© 2007 Reiner Wandler

Ein Don Quijote in jedem Spanier

Es muss ein Gen sein, das die Spanier zu kleinen Don Quijotes werden lässt. Wie sonst ist dieser rebellische Geist zu erklären. Egal was schief geht im Leben, unverzüglich wird eine Demonstration, ein Sit In oder sonst eine Protestaktion organisiert, auch wenn sie noch so aussichtslos erscheint.

Einer der spektakulärsten Fälle ereignete sich in Illescas, einem Dorf auf halbem Wege zwischen Madrid und Toledo. Ausgerechnet eine Beerdigung artete dort zum Protestmarsch aus. Der Bürgermeister hatte beschlossen den alten Friedhof zu schließen und einen neuen vor den Toren des Ortes einzurichten. Vielen Bürgern wollte dies nicht einleuchten. Unterschriften wurden gesammelt, Transparente aufgehängt, die Gerichte angerufen. Vergebens. Doch aufgeben?

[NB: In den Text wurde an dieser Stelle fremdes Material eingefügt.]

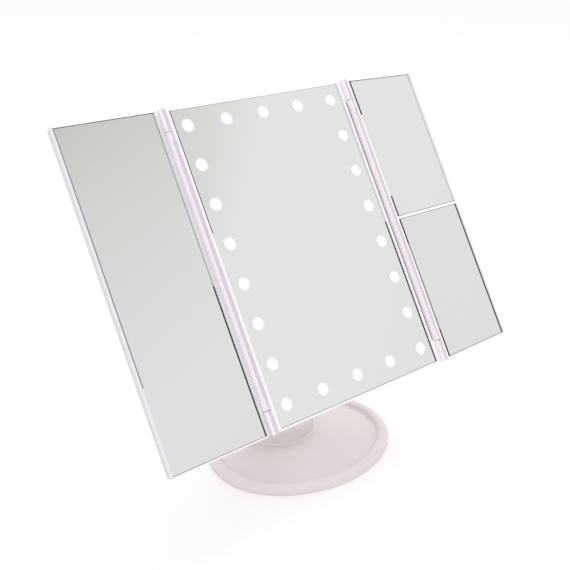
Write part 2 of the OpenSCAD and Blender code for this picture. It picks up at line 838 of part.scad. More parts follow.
module hinge_bracket() color("#ECE8E8") {
  in_head() difference() {
    union() {
      translate([0, 0, pivot_rise])
        soft_plate(bracket_w, bracket_h, centre_t, bracket_back, 5, 0, 1.2);
      for (s = sides) translate([s > 0 ? ear_out : -ear_in, 0, 0]) rotate([0, -90, 0])
        linear_extrude(ear_t) polygon([[pivot_rise - ear_half_h, bracket_back - 1],
          [pivot_rise - ear_half_h, bracket_back], [pivot_rise - stem_head_r, pivot_depth],
          [pivot_rise + stem_head_r, pivot_depth], [pivot_rise + ear_half_h, bracket_back],
          [pivot_rise + ear_half_h, bracket_back - 1]]);
      for (s = sides) x_rod(s > 0 ? ear_in : -ear_out, s > 0 ? ear_out : -ear_in,
        pivot_depth, pivot_rise, stem_head_r);
    }
    x_rod(-2 * ear_out, 2 * ear_out, pivot_depth, pivot_rise, axle_r + run_fit);
    for (p = bracket_screw_places) y_rod(p[0], p[1], 0, 2 * centre_t, bracket_screw_r + slip);
  }
}

module bracket_screws() color("#C4C6C8") {
  in_head() for (p = bracket_screw_places)
    screw_in_back(p[0], bracket_back + bracket_head_h, p[1], bracket_head_r, bracket_head_h,
      bracket_screw_r, bracket_screw_len);
}

module tilt_axle() color("#AEB2B5") {
  in_head() {
    x_rod(-ear_out, ear_out + thread_len, pivot_depth, pivot_rise, axle_r);
    x_rod(-ear_out - axle_head_t, -ear_out, pivot_depth, pivot_rise, axle_head_r);
  }
}

module axle_nut() color("#AEB2B5") {
  in_head() translate([ear_out, pivot_depth, pivot_rise]) rotate([0, 90, 0]) difference() {
    cylinder(h = nut_t, r = nut_r, $fn = 6);
    translate([0, 0, -1]) cylinder(h = nut_t + 2, r = axle_r + run_fit);
  }
}

module wing_pins() color("#AEB2B5") {
  in_head() for (s = sides) for (t = [0, 1]) mirror([0, 0, t])
    translate([s * hinge_x, hinge_y, knuckle_z - pin_reach])
      cylinder(h = pin_reach + knuckle_len - pin_sunk, r = wing_pin_r);
}

// ---- Wings ----

// Hinge barrel of a right wing, with its web to the frame and the flute along its front
module wing_barrel() {
  difference() {
    union() {
      translate([hinge_x, hinge_y, -barrel_len / 2]) cylinder(h = barrel_len, r = barrel_r);
      translate([hinge_x, wing_y, -barrel_len / 2])
        cube([wing_in - hinge_x + 1, barrel_r, barrel_len]);
    }
    translate([hinge_x, hinge_y - barrel_r - flute_r + flute_depth, 0]) {
      translate([0, 0, flute_end - barrel_len / 2]) cylinder(h = barrel_len - 2 * flute_end, r = flute_r);
      for (s = sides) translate([0, 0, s * (barrel_len / 2 - flute_end)]) sphere(r = flute_r);
    }
    translate([hinge_x, hinge_y, -panel_h]) cylinder(h = 2 * panel_h, r = wing_pin_r + run_fit);
  }
}

// Room for the glass, pad and back panel behind a wing's lip, and the view through the lip
module wing_opening(z0, z1, lip_low, lip_high) {
  translate([wing_view_mid, 0, (z0 + z1) / 2]) y_slab(wing_glass_w + 2 * fit, z1 - z0, wing_glass_y,
    wing_glass_back);
  translate([wing_view_mid, 0, (z0 + lip_low + z1 - lip_high) / 2])
    y_slab(wing_view_w, z1 - z0 - lip_low - lip_high, wing_y - 1, wing_glass_y + eps);
}

// Frame of a right wing, with a rib across its middle if it holds two mirrors
module wing_frame(split) {
  rim = wing_end_overlap + fit;
  half = wing_glass_h / 2 + fit;
  rib = (divider_w - divider_web) / 2;
  difference() {
    translate([wing_mid, 0, 0]) soft_plate(wing_w, panel_h, wing_y, wing_back_y, plan_r, 1, 1.5);
    if (split) {
      wing_opening(divider_web / 2, half, rib, rim);
      wing_opening(-half, -divider_web / 2, rim, rib);
    } else {
      wing_opening(-half, half, rim, rim);
    }
    translate([wing_view_mid, 0, 0])
      y_slab(wing_glass_w + 2 * fit, 2 * half, wing_glass_back - eps, wing_back_y + 1);
  }
  wing_barrel();
}

// Pane of glass behind a wing's lip
module wing_glass(z, h) {
  translate([wing_view_mid, 0, z]) y_slab(wing_glass_w, h, wing_glass_y, wing_glass_back);
}

// Foam sheet between a wing's glass and its back panel
module wing_pad() {
  translate([wing_view_mid, 0, 0])
    y_slab(wing_glass_w - pad_short, wing_glass_h - pad_short, wing_glass_back,
      wing_back_y - wing_panel_in);
}

module wing_back_panel() {
  translate([wing_view_mid, 0, 0])
    y_slab(wing_glass_w, wing_glass_h, wing_back_y - wing_panel_in, wing_back_y - wing_panel_sunk);
}

module left_frame() color("#F4F3F4") { in_wing(-1, left_open) wing_frame(false); }
module left_mirror() color("#D6D7D3") { in_wing(-1, left_open) wing_glass(0, wing_glass_h); }
module left_pad() color("#DDDDDA") { in_wing(-1, left_open) wing_pad(); }
module left_back() color("#F1F0F1") { in_wing(-1, left_open) wing_back_panel(); }

module right_frame() color("#F4F3F4") { in_wing(1, right_open) wing_frame(true); }
module upper_magnifier() color("#DFE0DC") {
  in_wing(1, right_open) wing_glass(half_glass_mid, half_glass_h);
}
module lower_magnifier() color("#DFE0DC") {
  in_wing(1, right_open) wing_glass(-half_glass_mid, half_glass_h);
}
module right_pad() color("#DDDDDA") { in_wing(1, right_open) wing_pad(); }
module right_back() color("#F1F0F1") { in_wing(1, right_open) wing_back_panel(); }

// ---- Pieces that slide ----

module battery_door() color("#EDECEC") {
  in_head() {
    intersection() {
      pod_block();
      translate([-door_w / 2, door_y, pod_bottom]) cube([door_w, pod_back, door_top - pod_bottom]);
    }
    translate([-door_w / 2 - tongue_w, door_y, pod_bottom + tongue_low])
      cube([door_w + 2 * tongue_w, tongue_t, door_top - tongue_high - tongue_low - pod_bottom]);
    for (i = [0:grip_count - 1])
      x_rod(-grip_half_w, grip_half_w, pod_back, door_top - grip_down - grip_pitch * i, grip_r);
  }
}

module power_button() color("#E4E3E4") {
  in_head() translate([board_x, flange_y, button_z]) rotate([-90, 0, 0]) rotate_extrude() {
    square([button_d / 2 + flange_out, flange_back - flange_y]);
    square([button_d / 2, button_back - flange_y - button_round]);
    square([button_d / 2 - button_round, button_back - flange_y]);
    translate([button_d / 2 - button_round, button_back - flange_y - button_round])
      circle(r = button_round);
  }
}

base_tray();
base_cover();
ballast_plate();
non_slip_pad();
base_screws();
stem_front();
stem_back();
stem_foot_screws();
stem_cover_screws();
friction_washers();
centre_frame();
centre_mirror();
light_windows();
light_baffle();
led_strips();
led_chips();
backing_plate();
centre_back();
back_screws();
battery_cells();
contact_plates();
contact_springs();
control_board();
usb_socket();
tact_switch();
lead_wires();
hinge_bracket();
bracket_screws();
tilt_axle();
axle_nut();
wing_pins();
left_frame();
left_mirror();
left_pad();
left_back();
right_frame();
upper_magnifier();
lower_magnifier();
right_pad();
right_back();
battery_door();
power_button();
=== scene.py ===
"""Looks of the trifold vanity mirror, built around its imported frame.

Every length in this file is in millimetres and turned to metres where a mesh is placed. The panel's
own axes are x to the right, y from the front lip to the back, and z up the panel.
"""

import json
import logging
import math
from dataclasses import dataclass
from enum import Enum
from typing import Any, Callable, Iterable, Sequence

import bmesh
import bpy
from mathutils import Matrix, Vector

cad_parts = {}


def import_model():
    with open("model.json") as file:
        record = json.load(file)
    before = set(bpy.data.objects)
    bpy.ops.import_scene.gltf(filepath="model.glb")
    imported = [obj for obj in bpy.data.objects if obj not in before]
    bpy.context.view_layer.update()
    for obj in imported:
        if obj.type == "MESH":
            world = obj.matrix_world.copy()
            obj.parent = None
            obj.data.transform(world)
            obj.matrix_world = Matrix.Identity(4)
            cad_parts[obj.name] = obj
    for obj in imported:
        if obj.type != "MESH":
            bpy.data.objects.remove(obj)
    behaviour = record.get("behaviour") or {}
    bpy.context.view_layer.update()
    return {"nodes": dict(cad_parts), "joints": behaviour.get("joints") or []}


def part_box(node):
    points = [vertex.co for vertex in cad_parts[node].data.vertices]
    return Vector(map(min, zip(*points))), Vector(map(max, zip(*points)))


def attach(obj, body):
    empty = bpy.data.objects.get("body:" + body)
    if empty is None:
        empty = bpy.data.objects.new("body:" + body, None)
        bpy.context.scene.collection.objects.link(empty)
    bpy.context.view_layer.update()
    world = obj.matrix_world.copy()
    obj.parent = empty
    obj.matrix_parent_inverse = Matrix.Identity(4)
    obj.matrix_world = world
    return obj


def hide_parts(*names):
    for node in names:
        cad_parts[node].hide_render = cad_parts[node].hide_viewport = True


LOG = logging.getLogger("vanity_mirror")
MM = 0.001
# A bead's edges are rounded only a little, because a round edge catches light and pales the line.
BEAD_ROUND_SHARE = 0.1
BEVEL_STEPS = 2
DISC_SEGMENTS = 40
MERGE_MM = 0.0005
SHARP_DEGREES = 40

BMesh = bmesh.types.BMesh
Point = tuple[float, float, float]


class Body(str, Enum):
    """The bodies that the pieces of this file ride on."""

    STAND = "stand"
    HEAD = "head"
    LEFT_WING = "left_wing"
    RIGHT_WING = "right_wing"
    BUTTON = "button"


class Side(int, Enum):
    """Left or right, as seen from the front, and also the sign of x."""

    LEFT = -1
    RIGHT = 1


class Edge(str, Enum):
    """An edge of a pane of glass, as seen from the front."""

    LEFT = "left"
    RIGHT = "right"
    TOP = "top"
    BOTTOM = "bottom"


# ---- Node and colour helpers ----


def linear(code: str) -> tuple[float, float, float, float]:
    """Turns an sRGB hex colour to linear light.

    Args:
        code: The colour, such as "#E2D9DB".

    Returns:
        Red, green, blue and an alpha of 1.
    """
    parts = [int(code[i : i + 2], 16) / 255 for i in (1, 3, 5)]
    red, green, blue = (
        p / 12.92 if p <= 0.04045 else ((p + 0.055) / 1.055) ** 2.4 for p in parts
    )
    return red, green, blue, 1.0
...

Niemals.

Als die Großmutter eines der Verantwortlichen der Bürgerinitiative zum Erhalt des alten Friedhofs starb, war es soweit. Die Trauergäste wappneten sich und zogen hinauf zum alten Gottesacker. Dort erwartete sie bereits die Polizei. Doch die Trauergemeinde ließ sich nicht abschrecken. Der Sarg wurde kurzerhand auf dem Dach eines Streifenwagens abgestellt. Die Frauen legten sich mit den Beamten an, während die Männer ein Polizeiauto, das den Eingang blockierte, weg wuchteten und das Tor eintraten. Die Großmutter wurde in Eigenarbeit in traditioneller, geweihter Erde begraben. Der Leichenschmaus in der Dorfkneipe wurde zur Siegesfeier der Bürgerinitiative.

Nicht nur auf dem Lande, auch in den Städten gibt es die Don Quijotes. Manche tragen gar Aktenkoffer, Krawatte und teure Anzüge. Wie die Gruppe von leitenden Angestellten, die 1991 während des damaligen Golfkrieges ohne lange zu fackeln eine Rollbahn des hauptstädtischen Flughafens Barajas besetzten. Der Grund: Die Bomber der US-Armee starteten von der benachbarten US-Airbase Torrejón ohne Unterlass. Für zivile Flüge war immer weniger Platz im engen Luftraum. Die Verspätungen wurden von Tag zu Tag unerträglicher. Die Herren im Anzug wollten eigentlich mit der Luftbrücke, einer Art Pendlerflug, nach Barcelona. Des Wartens müde, stürmten sie das Rollfeld. „Wenn wir nicht fliegen können, fliegt hier keiner“, war ihr Motto. Das Räumkommando der Polizei sah das freilich anders.

Doch die schönsten Windmühlen-Kämpfe ficht einer am Besten alleine aus. So ein Autokäufer aus der Kleinstadt Albacete, der mit seinem sauer verdienten Geld einen Mini erstand. „Erfüll dir einen Traum“, hieß der Werbeslogan für das Remake des wohl bekanntesten britischen Pkw. Doch nach drei Monaten wurde das Vehikel zum Alptraum. Eines Tages gab das schöne Fahrzeug – eine Spezialausführung – keinen Mucks mehr von sich. Die Vertragswerkstatt reparierte, aber bald schon tauchten neue Mängel auf. Nach kurzem Hin und Her war der Hersteller zwar bereit den vollen Kaufpreis zurück zu erstatten. Doch das erschien unserem Autonarren „unwürdig“. Er wollte einen Ersatz – genau das gleiche Modell. Sein Kampf begann. Der damals 32-Jährige montierte ein Schild aufs Dach: „Dieses Auto ist eine absolute Scheiße!“ stand dort zu lesen. Egal ob Großveranstaltungen, Autoausstellungen oder einfach auf belebten Straßen, überall sorgte er für Aufsehen. Gleichzeitig dokumentierte der moderne Ritter seine Abenteuer auf einer eigens eingerichteten Homepage: www.miminimierda.com (zu deutsch: mein Scheiß Mini).

Drei Jahre ging er dem Hersteller damit auf die Nerven. Dann gab es endlich ein neues Fahrzeug. „Ich bin ein kleiner Mann. Aber ich habe einen multinationalen Konzern in die Knie gezwungen“, zeigt sich der moderne Don Quijote angesichts seiner neuen, motorisierten Rosinante zufrieden.